» **PROVIDED ENTRIES**:
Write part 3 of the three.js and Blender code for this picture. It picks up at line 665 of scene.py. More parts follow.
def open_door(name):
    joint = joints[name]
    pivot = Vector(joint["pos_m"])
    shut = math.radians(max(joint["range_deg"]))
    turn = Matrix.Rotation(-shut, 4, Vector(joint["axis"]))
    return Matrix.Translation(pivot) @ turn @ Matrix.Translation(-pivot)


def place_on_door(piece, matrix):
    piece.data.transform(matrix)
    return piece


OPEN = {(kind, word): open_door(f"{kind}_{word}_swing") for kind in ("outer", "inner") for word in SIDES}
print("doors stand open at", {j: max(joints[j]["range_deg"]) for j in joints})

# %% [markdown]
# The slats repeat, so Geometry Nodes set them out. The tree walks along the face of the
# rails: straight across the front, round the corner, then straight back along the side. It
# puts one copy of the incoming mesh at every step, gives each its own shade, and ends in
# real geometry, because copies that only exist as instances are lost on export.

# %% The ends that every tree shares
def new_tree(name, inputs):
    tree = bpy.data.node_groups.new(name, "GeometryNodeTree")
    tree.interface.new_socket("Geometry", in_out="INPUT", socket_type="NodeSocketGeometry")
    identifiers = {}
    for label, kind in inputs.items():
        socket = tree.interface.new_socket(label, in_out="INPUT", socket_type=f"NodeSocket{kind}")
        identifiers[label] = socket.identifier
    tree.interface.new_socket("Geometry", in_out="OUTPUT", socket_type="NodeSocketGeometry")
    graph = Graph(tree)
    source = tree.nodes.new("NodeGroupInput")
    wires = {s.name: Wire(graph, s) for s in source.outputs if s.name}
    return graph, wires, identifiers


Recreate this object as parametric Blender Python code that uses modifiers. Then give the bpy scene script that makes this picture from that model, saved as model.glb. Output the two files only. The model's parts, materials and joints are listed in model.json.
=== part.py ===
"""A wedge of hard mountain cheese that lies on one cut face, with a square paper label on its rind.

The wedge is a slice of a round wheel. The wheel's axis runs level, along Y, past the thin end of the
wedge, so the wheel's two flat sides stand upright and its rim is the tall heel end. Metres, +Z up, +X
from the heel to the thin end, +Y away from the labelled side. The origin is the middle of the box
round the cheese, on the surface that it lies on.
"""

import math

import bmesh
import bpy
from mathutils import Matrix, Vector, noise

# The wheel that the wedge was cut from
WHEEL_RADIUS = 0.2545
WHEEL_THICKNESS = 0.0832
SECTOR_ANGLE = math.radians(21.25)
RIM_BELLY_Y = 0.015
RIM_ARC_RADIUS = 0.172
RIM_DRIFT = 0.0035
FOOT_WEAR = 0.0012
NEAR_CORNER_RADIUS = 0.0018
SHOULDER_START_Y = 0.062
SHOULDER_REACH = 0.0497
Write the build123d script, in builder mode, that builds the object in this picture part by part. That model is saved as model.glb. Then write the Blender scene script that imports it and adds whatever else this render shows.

» **WHAT YOU NEED TO DO**: In the records above, how many lines contain the word "parts"? Give the number alone.

» **WRITTEN REPLY**: 2